Più nessun limite tra donne e lavoro, arriva oggi in tutti i negozi d’Europa la Barbie Samantha Cristoforetti per ispirare le bambine a diventare astronaute, a guardare sempre lontano, sin oltre le stelle, ad una carriera nello spazio.

“Come astronauti, una cosa che ci interessa molto è ispirare la prossima generazione, avere ragazzi e ragazze che vogliono affrontare carriere che abbiano a che fare con l’esplorazione, le scienze, la tecnologia. Questa settimana dedicata allo spazio è dedicata in maniera specifica alle donne, affinché intraprendano carriere nello spazio”, ha affermato Samantha Cristoforetti.
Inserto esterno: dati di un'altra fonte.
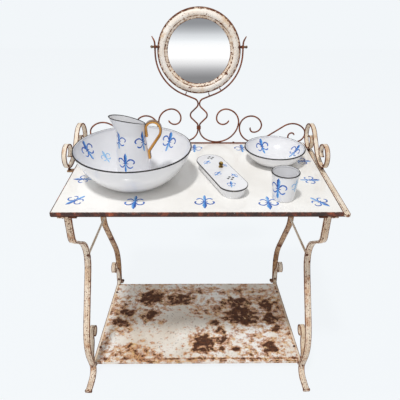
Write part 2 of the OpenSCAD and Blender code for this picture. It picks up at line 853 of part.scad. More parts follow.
module thumbscrew(side)
    piece(rust)
        on_pivot(side)
            union() {
                translate([0, 0, lug_face - lug_l + 2])
                    cylinder(h = pivot_x + rod_d / 2 + ball_gap + ball_d / 2 - lug_face + lug_l - 2,
                        d = screw_d, $fn = 32);
                translate([0, 0, pivot_x + rod_d / 2 + 0.5])
                    cylinder(h = ball_gap, d = screw_d + 3, $fn = 32);
                translate([0, 0, pivot_x + rod_d / 2 + ball_gap + ball_d / 2])
                    sphere(d = ball_d, $fn = 32);
            }

module left_thumbscrew() thumbscrew(-1);
module right_thumbscrew() thumbscrew(1);

/* Toilet set */
bead_d = 5;

// Wall that rises from a flat bottom of radius r0 to the rim at radius r1 and height h
function wall_slope(dx, dy, foot, half, n = 0, a = 40) = n == 6 ? a
    : wall_slope(dx, dy, foot, half, n + 1,
        atan2(dy - foot * (1 - cos(a - half)), dx - foot * sin(a - half)));

module basin_shape(r0, r1, h, foot, half) {
    dx = r1 - bead_d / 2 - r0;
    dy = h - wall / 2 - bead_d / 2;
    a = wall_slope(dx, dy, foot, half);
    chord = norm([dx - foot * sin(a - half), dy - foot * (1 - cos(a - half))]);
    turned([0, wall / 2, 0],
        [[0, r0], [foot, a - half], [chord / (2 * sin(half)), 2 * half]], wall, bead_d);
}

module wash_basin()
    piece(enamel)
        translate([basin_x, basin_y, top_h])
            basin_shape(basin_foot_r, basin_r, basin_h, 12, 24);

module small_bowl()
    piece(enamel)
        translate([bowl_x, bowl_y, top_h])
            basin_shape(bowl_foot_r, bowl_r, bowl_h, 10, 23.5);

module cup() {
    slope = atan2(cup_h, cup_r - cup_foot_r);
    piece(enamel)
        translate([cup_x, cup_y, top_h])
            turned([0, wall / 2, 0],
                [[0, cup_foot_r - 3 - wall / 2], [3, slope],
                 [0, (cup_h - wall / 2 - 3 * (1 - cos(slope)) - 2) / sin(slope)]], wall, 4);
}

/* Jug: rings that pass from the round body to the slanted rim with its spout */
jug_sides = 40;
spout_reach = 18;
spout_turn = 188;
rim_tilt = 15.5;
rim_tilt_turn = 32;
jug_base_z = top_h + wall;

// Ring of the jug, inset by t: row 0 to 2 is the round body, then up goes from 0 to 1 at the rim
function jug_ring(low, up, t) = [for (i = [0:jug_sides - 1])
    let (a = 360 * i / jug_sides,
         rim = jug_h + rim_tilt * cos(a - rim_tilt_turn),
         toward = (1 + cos(a)) / 2,
         r = jug_r + (jug_neck_r - jug_r) * low / jug_neck_h - t
             + up * up * 2 + pow(toward, 2) * spout_reach * up)
    [r * cos(a), r * sin(a), low + up * (rim - low)]];
jug_rows = concat([[0, 0], [jug_neck_h / 2, 0], [jug_neck_h, 0]],
    [for (k = [1:5]) [jug_neck_h, k / 5]]);
jug_skin = concat([for (row = jug_rows) jug_ring(row[0], row[1], 0)],
    [for (k = [len(jug_rows) - 1:-1:0])
        jug_ring(max(jug_rows[k][0], wall), jug_rows[k][1], wall)]);

module jug_body() {
    n = jug_sides;
    rows = len(jug_skin);
    piece(enamel)
        translate([basin_x + jug_x, basin_y + jug_y, jug_base_z])
            rotate([0, 0, spout_turn])
                polyhedron(
                    [for (ring = jug_skin) for (p = ring) p],
                    concat([[for (i = [0:n - 1]) i]],
                        [for (k = [0:rows - 2]) for (i = [0:n - 1])
                            let (a = k * n + i, b = k * n + (i + 1) % n)
                            each [[a, a + n, b], [b, a + n, b + n]]],
                        [[for (i = [n - 1:-1:0]) (rows - 1) * n + i]]));
}

rim_at_handle = jug_h + rim_tilt * cos(spout_turn + rim_tilt_turn) - jug_neck_h;
handle_w = 14;
handle_t = 8;
strap_z = 138;
wall_tilt = atan((jug_r - jug_neck_r) / jug_neck_h);
function jug_side(z) = jug_r + (jug_neck_r - jug_r) * z / jug_neck_h;
handle_turn = -124;
// How deep the strap's flat side is hollowed to lie on the round wall
strap_hollow = 0.8;
handle_start = [jug_side(strap_z) + (handle_t / 2 - strap_hollow) / cos(wall_tilt), strap_z,
    90 + wall_tilt];
handle_bow = [[0, 22], [22, -165 - wall_tilt], [35, handle_turn + 75]];
handle_foot = [12, -handle_turn - 90 + wall_tilt];
bow_end = path_end(handle_start, handle_bow);
foot_shift = path_end([0, 0, handle_turn], [handle_foot]);
meet = bow_end + foot_shift;
handle_run = (meet[0] - jug_side(meet[1]) - (handle_t / 2 - strap_hollow) / cos(wall_tilt))
    / (-cos(handle_turn) + tan(wall_tilt) * -sin(handle_turn));

module jug_handle()
    piece("#b9771e")
        translate([basin_x + jug_x, basin_y + jug_y, jug_base_z])
            difference() {
                rotate([90, 0, 0])
                    linear_extrude(handle_w, center = true)
                        polygon(ribbon(handle_start,
                            concat(handle_bow, [[0, handle_run], handle_foot, [0, 20]]),
                            -handle_t / 2, handle_t / 2));
                cylinder(h = jug_neck_h, r1 = jug_r + touch, r2 = jug_neck_r + touch, $fn = 96);
                translate([0, 0, jug_neck_h])
                    cylinder(h = rim_at_handle, r1 = jug_neck_r + touch, r2 = jug_neck_r + 2.2, $fn = 96);
            }

/* Brush box with its pierced lid */
module stadium(l, r0, r1, h) {
    for (x = [-l / 2, l / 2])
        translate([x, 0, 0]) cylinder(h = h, r1 = r0, r2 = r1, $fn = 48);
    rotate([90, 0, 90])
        linear_extrude(l, center = true)
            polygon([[-r0, 0], [r0, 0], [r1, h], [-r1, h]]);
}

module box_place(z)
    translate([box_x, box_y, z])
        rotate([0, 0, box_angle])
            children();

lid_overhang = 2;
box_top_r = lid_r - lid_overhang;

module brush_box()
    piece(enamel)
        box_place(top_h)
            difference() {
                stadium(box_l, box_foot_r, box_top_r, box_h);
                translate([0, 0, wall])
                    stadium(box_l, box_foot_r - wall, box_top_r - wall, box_h - wall + 0.01);
            }

hole_groups = [-103, 53];
hole_y = 8;
hole_pitch = 7;
hole_d = 4;
knob_x = -28;
knob_y = 12;
lid_z = top_h + box_h;

module brush_box_lid()
    piece(enamel)
        box_place(lid_z)
            difference() {
                union() {
                    stadium(box_l, lid_r, lid_r - 1, lid_t);
                    translate([0, 0, -3])
                        stadium(box_l, box_top_r - wall - 2, box_top_r - wall - 1.5, 3);
                }
                translate([0, 0, -4])
                    stadium(box_l, box_top_r - wall - 4, box_top_r - wall - 4, lid_t + 4 - wall);
                for (x = hole_groups, k = [-1, 1], turn = [0, 90])
                    translate([x, hole_y, -5])
                        rotate([0, 0, turn])
                            translate([k * hole_pitch, 0, 0])
                                cylinder(h = 20, d = hole_d, $fn = 24);
                translate([knob_x, knob_y, -5]) cylinder(h = 20, d = screw_d, $fn = 24);
            }

module lid_knob()
    piece("#a5813a")
        box_place(lid_z + lid_t)
            translate([knob_x, knob_y, 0]) {
                translate([0, 0, -wall - 3]) cylinder(h = wall + 5, d = screw_d, $fn = 24);
                translate([0, 0, -wall - 3]) cylinder(h = 3, d = screw_d + 3, $fn = 6);
                cylinder(h = 2.5, d = 15, $fn = 32);
                translate([0, 0, 2.5]) cylinder(h = 4, d1 = 9, d2 = 8, $fn = 32);
                translate([0, 0, 11.5]) sphere(d = 14, $fn = 32);
            }

left_front_leg();
right_front_leg();
left_back_leg();
right_back_leg();
left_stretcher();
right_stretcher();
left_shelf_cradle();
right_shelf_cradle();
front_rail();
back_rail();
left_side_rail();
right_side_rail();
enamel_top();
shelf();
top_tabs();
leg_bolts();
corner_rivets();
stretcher_rivets();
cradle_rivets();
shelf_screws();
left_side_scroll();
right_side_scroll();
side_scroll_rivets();
gallery_base_bar();
gallery_screws();
left_yoke_rod();
right_yoke_rod();
gallery_collar();
left_middle_scroll();
right_middle_scroll();
left_outer_scroll();
right_outer_scroll();
yoke_pegs();
mirror_frame();
mirror_glass();
mirror_back();
mirror_pivot_lugs();
pivot_washers();
left_thumbscrew();
right_thumbscrew();
wash_basin();
jug_body();
jug_handle();
brush_box();
brush_box_lid();
lid_knob();
small_bowl();
cup();
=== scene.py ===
"""Looks of the iron wash basin stand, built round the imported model.

Lengths in the modelling code are millimetres in the stand's own frame (origin on the
floor at the middle, +Z up, front towards -Y); meshes are written in metres.
Bars and rods follow the same paths of arcs and straights as the solids.
"""

from math import atan, atan2, ceil, copysign, cos, degrees, hypot, pi, radians, sin, tan

import bmesh
import bpy
from mathutils import Matrix, Vector, noise


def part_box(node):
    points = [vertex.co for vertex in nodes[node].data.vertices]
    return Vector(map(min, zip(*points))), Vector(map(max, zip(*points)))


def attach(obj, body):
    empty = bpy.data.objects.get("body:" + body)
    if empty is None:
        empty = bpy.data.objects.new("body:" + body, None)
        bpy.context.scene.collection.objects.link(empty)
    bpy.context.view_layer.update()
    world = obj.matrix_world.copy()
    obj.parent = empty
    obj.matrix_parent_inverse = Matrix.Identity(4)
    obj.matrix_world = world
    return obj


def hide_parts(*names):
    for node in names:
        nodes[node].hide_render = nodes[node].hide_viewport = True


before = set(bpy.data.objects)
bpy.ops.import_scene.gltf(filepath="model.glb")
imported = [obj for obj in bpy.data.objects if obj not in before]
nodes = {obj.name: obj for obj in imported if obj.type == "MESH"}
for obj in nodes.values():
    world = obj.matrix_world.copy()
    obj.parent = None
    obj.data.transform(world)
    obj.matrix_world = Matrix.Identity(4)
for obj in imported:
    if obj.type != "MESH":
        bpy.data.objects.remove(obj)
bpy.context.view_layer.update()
scene = bpy.context.scene

MM = 0.001
SHIFT = Vector((5.0, 22.473, 0.0))  # from the side frames' middle to the origin
X_AXIS, Y_AXIS, Z_AXIS = Vector((1, 0, 0)), Vector((0, 1, 0)), Vector((0, 0, 1))
HANDS = ((-1, "left"), (1, "right"))

# Sizes shared with the solids
TOP_H, TOP_T, RIM_H = 715.0, 3.0, 11.0
TOP_LEFT, TOP_RIGHT = -401.0, 405.0
TOP_FRONT, TOP_BACK = -250.53, 249.47
SIDE_X = 366.5
SIDE_ANGLE = radians(2.8)
SCROLL_X, SCROLL_Y, SCROLL_BASE = 416.0, 6.0, 720.0
GALLERY_X, GALLERY_Y = 9.5, 241.473
ROD_R, ROD_Z = 2.75, 718.0
COLLAR_Z = ROD_Z + 58.9
PIVOT_X, PIVOT_Z = 147.0, 1059.437
RING_Z = PIVOT_Z - 16.9


# ---- paths
# A step is (radius, turn in degrees, left if positive), or (0, length) for a straight.
def step_end(p, s):
    """End of one step from state p = (x, y, heading in degrees)."""
    x, y, h = p
    a = radians(h)
    if s[0] == 0:
        return (x + s[1] * cos(a), y + s[1] * sin(a), h)
    g = 1 if s[1] > 0 else -1
    b = radians(h + s[1])
    return (x + g * s[0] * (sin(b) - sin(a)), y + g * s[0] * (cos(a) - cos(b)), h + s[1])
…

Donne e lavoro: Barbie contro il gender gap

La Barbie Samantha Cristoforetti non è la prima Barbie a impersonare donne che nel mondo reale hanno sfidato pregiudizi di genere e intrapreso scelte di carriera da sempre ad appannaggio degli uomini, senza in realtà una motivazione valida che faccia riferimento alle capacità personali. Così nel 2018 è arrivata la Barbie Sara Gama, la giocatrice di calcio italo-congolese capitano della squadra femminile della Juventus e della nazionale femminile italiana, e un paio di settimane fa Mattel ha lanciato l’uscita di Barbie Music Producer, una bambola progettata per spingere le ragazze verso una carriera sottorappresentata, quella dei produttori musicali, in cui le donne costituiscono meno del 3% e far luce sull’importanza della partecipazione femminile nel settore.

Settimana dello Spazio: poche donne nelle università STEM

Che un brand multinazionale come Mattel che ha ispirato milioni di bambini del mondo, si prodighi per instillare nelle bambine il seme della scienza può essere solo positivo, considerando anche i numeri delle ragazze iscritte all’università in materie STEM  (Scienze, Tecnologia, Ingegneria e Matematica) in Italia. Secondo i dati rilevati dall’Osservatorio Talent Venture che analizza lo stato dell’università italiana e delle opportunità occupazionali che questa offre ai suoi laureati, le studentesse universitarie iscritte a facoltà STEM rappresentano solo il 37%, una percentuale bassa dunque che però porta l’Italia al terzo posto in Europa che registra una media del 32%.